#### TO BE DONE
Nothing but the lines from the one containing "Write the three.js" down to the one containing "const headEdgeRound = 1.0;", both included, should be echoed, and each exactly as it stands.

CAD and scene scripts

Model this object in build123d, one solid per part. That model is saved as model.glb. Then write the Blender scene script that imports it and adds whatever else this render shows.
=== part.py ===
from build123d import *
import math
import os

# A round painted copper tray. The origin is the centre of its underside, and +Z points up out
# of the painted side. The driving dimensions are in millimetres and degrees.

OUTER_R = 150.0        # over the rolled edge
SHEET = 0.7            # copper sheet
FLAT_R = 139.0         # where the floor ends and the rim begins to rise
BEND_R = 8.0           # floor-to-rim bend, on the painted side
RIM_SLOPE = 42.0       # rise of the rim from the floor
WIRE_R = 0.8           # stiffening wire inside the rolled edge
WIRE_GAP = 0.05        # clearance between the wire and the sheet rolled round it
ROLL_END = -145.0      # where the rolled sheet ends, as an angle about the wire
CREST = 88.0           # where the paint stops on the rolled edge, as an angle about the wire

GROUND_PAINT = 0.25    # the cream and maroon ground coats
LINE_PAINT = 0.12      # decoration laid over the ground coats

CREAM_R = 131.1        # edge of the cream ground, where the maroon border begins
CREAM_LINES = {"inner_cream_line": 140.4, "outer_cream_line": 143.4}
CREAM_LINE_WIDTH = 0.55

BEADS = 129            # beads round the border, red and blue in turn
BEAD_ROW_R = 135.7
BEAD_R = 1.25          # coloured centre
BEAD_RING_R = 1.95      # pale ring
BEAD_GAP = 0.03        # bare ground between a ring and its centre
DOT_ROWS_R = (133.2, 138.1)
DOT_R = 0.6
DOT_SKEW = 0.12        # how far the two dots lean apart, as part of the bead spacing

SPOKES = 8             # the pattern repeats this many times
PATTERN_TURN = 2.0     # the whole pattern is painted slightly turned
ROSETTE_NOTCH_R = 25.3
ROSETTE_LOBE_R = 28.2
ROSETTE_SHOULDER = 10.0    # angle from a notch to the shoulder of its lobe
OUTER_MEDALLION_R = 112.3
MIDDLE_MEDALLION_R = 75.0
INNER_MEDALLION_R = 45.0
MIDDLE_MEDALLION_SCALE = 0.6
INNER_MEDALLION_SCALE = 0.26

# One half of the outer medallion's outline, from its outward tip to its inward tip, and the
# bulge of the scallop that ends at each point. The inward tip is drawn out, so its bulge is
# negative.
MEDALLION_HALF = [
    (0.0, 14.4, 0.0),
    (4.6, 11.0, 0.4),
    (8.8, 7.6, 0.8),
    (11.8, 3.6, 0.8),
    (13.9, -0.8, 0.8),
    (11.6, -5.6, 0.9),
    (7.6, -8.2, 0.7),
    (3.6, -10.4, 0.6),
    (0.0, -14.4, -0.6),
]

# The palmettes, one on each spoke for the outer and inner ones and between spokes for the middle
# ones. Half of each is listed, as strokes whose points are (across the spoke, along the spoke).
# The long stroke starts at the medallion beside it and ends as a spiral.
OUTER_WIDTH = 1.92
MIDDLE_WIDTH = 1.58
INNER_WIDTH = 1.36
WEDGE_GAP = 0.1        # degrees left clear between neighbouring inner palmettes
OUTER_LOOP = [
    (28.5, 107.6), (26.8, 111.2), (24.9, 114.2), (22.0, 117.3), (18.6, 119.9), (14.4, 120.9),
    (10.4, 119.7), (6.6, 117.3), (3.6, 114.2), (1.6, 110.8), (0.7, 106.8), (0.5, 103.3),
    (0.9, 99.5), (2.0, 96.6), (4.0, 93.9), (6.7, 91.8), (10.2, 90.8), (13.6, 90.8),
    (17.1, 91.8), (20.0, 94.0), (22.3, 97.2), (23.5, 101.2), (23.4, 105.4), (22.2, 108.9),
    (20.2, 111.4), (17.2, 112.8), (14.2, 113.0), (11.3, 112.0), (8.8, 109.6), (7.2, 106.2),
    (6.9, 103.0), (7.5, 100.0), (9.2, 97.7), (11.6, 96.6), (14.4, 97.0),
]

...

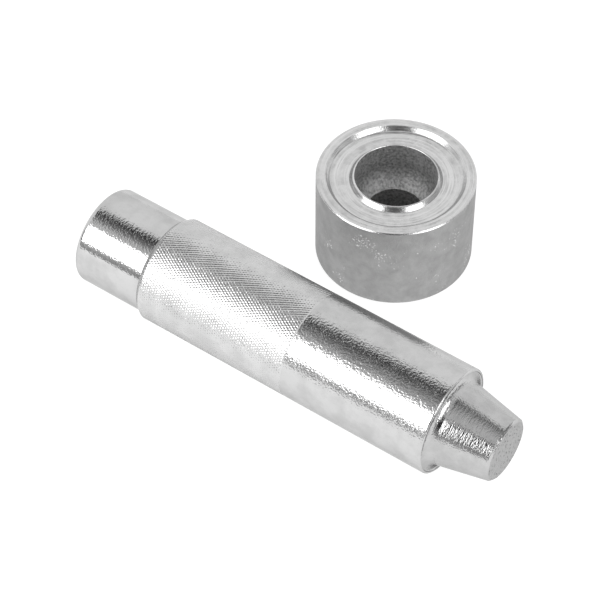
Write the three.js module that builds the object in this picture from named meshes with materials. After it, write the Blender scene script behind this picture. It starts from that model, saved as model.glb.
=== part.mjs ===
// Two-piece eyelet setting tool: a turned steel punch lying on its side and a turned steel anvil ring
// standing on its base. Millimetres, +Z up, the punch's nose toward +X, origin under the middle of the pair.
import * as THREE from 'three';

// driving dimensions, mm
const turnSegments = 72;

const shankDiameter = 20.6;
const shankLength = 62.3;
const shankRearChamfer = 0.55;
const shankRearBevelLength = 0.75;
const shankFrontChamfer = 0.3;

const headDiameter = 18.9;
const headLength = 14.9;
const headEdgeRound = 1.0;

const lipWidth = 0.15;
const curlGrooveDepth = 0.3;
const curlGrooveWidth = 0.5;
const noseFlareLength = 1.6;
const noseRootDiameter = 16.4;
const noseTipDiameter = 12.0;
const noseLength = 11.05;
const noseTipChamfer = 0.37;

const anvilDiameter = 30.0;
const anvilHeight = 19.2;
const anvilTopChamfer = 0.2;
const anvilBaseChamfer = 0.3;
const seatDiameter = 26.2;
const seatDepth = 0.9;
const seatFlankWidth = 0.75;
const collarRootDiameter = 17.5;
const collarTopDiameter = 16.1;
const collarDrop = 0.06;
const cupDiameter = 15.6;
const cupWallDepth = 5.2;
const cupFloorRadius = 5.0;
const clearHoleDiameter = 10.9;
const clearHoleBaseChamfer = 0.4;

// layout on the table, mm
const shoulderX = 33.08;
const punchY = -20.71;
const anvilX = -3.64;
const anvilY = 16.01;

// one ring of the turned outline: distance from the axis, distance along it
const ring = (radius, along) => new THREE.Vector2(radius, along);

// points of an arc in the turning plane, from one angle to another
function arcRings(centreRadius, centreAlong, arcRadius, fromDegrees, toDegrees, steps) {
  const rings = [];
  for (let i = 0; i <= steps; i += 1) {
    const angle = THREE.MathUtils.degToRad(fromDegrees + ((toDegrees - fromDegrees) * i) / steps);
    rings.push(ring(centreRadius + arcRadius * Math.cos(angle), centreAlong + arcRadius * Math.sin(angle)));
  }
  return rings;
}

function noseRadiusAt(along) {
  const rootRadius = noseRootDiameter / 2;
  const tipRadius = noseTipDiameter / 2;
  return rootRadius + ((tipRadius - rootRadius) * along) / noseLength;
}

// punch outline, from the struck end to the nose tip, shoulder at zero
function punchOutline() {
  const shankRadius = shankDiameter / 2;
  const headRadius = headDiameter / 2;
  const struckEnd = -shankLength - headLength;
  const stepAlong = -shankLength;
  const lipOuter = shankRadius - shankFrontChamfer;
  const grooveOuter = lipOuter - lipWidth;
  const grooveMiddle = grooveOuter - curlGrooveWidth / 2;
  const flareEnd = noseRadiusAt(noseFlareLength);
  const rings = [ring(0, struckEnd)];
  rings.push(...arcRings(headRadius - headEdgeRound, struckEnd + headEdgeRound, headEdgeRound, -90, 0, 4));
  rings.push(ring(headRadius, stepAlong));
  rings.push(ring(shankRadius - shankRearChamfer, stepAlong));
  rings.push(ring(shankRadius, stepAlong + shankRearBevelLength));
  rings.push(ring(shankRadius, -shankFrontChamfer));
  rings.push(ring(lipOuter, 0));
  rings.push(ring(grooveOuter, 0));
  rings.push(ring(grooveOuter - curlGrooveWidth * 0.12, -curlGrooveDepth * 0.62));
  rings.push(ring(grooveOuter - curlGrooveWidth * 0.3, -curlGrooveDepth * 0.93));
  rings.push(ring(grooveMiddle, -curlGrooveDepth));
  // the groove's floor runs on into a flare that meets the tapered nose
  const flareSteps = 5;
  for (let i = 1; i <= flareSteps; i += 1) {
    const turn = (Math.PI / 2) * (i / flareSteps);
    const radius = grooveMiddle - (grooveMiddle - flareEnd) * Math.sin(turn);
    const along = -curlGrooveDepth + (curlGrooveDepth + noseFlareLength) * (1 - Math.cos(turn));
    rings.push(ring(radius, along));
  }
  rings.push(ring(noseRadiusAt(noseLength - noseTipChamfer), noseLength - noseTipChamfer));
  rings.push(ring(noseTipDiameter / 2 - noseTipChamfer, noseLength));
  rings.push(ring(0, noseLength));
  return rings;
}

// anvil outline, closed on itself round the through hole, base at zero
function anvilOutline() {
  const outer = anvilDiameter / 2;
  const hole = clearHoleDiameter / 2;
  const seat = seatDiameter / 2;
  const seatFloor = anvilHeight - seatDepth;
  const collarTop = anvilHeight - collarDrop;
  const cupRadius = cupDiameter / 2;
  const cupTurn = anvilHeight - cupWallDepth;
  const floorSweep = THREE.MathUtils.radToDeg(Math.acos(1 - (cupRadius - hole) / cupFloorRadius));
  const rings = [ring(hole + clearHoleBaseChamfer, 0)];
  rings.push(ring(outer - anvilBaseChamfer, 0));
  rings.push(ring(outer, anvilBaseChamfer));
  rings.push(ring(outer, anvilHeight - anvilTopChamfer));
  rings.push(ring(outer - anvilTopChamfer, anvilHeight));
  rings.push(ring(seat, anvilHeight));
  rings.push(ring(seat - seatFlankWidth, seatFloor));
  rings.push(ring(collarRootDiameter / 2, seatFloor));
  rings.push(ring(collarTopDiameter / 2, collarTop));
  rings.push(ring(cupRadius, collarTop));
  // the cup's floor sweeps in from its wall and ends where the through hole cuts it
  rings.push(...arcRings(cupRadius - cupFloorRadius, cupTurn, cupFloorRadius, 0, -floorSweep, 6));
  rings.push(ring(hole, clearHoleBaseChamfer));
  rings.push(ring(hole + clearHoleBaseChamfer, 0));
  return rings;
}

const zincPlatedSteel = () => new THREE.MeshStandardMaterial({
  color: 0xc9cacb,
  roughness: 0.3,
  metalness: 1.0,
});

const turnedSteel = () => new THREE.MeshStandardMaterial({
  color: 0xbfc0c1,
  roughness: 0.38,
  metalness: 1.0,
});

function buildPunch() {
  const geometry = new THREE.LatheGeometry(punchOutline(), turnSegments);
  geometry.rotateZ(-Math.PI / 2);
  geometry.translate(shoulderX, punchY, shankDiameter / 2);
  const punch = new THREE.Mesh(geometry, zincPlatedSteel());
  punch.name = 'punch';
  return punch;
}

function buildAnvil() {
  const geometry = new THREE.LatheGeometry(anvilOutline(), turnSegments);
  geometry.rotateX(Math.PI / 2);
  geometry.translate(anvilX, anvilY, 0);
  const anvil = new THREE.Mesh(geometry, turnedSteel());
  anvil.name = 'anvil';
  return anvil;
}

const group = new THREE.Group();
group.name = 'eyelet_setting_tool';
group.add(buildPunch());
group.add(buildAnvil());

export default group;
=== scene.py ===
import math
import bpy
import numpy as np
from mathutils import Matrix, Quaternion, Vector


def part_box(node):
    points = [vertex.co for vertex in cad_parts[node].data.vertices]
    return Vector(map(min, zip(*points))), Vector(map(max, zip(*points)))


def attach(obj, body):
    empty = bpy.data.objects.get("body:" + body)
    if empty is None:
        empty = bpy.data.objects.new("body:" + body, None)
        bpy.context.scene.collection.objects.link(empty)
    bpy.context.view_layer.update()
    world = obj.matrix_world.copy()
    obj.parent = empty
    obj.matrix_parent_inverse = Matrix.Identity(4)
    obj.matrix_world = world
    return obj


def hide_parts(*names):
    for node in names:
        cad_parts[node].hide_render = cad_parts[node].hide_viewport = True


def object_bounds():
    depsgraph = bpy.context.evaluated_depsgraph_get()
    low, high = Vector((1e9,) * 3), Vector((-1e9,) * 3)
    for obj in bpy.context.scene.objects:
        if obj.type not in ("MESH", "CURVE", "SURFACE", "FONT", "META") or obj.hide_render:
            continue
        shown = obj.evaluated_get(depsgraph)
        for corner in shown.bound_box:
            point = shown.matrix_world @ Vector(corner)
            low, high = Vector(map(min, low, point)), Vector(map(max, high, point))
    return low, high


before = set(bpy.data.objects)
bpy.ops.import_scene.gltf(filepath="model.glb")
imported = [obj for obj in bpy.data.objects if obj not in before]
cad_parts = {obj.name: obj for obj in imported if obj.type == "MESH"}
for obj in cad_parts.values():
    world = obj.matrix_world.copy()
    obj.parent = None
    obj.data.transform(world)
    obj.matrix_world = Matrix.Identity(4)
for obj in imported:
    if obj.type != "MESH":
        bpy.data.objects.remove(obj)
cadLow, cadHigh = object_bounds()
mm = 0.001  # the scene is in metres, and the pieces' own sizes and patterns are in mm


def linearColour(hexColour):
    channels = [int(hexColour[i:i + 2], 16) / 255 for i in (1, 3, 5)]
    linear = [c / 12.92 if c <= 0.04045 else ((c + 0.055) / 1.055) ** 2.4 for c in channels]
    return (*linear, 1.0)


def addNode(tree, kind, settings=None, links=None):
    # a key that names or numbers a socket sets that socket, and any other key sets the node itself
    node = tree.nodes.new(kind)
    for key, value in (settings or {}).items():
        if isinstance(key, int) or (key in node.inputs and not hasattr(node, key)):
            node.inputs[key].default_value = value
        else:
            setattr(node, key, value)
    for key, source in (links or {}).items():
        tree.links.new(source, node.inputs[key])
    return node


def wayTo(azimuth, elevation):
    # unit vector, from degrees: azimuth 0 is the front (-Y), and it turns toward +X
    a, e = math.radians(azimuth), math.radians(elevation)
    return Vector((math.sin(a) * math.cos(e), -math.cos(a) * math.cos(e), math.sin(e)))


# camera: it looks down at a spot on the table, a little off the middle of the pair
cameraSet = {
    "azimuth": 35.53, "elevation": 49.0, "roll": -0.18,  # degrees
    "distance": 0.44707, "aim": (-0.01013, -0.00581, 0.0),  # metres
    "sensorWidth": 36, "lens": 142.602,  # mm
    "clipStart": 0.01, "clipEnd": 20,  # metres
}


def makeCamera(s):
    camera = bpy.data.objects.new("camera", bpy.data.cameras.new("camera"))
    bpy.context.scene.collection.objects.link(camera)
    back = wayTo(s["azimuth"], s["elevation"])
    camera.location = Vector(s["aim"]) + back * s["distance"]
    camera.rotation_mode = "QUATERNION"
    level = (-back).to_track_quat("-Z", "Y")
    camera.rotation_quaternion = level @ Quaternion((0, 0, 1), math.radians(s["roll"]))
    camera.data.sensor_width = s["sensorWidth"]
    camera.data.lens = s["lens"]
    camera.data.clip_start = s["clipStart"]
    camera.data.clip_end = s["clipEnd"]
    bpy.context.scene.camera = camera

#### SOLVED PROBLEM
Write the three.js module that builds the object in this picture from named meshes with materials. After it, write the Blender scene script behind this picture. It starts from that model, saved as model.glb.
=== part.mjs ===
// Two-piece eyelet setting tool: a turned steel punch lying on its side and a turned steel anvil ring
// standing on its base. Millimetres, +Z up, the punch's nose toward +X, origin under the middle of the pair.
import * as THREE from 'three';

// driving dimensions, mm
const turnSegments = 72;

const shankDiameter = 20.6;
const shankLength = 62.3;
const shankRearChamfer = 0.55;
const shankRearBevelLength = 0.75;
const shankFrontChamfer = 0.3;

const headDiameter = 18.9;
const headLength = 14.9;
const headEdgeRound = 1.0;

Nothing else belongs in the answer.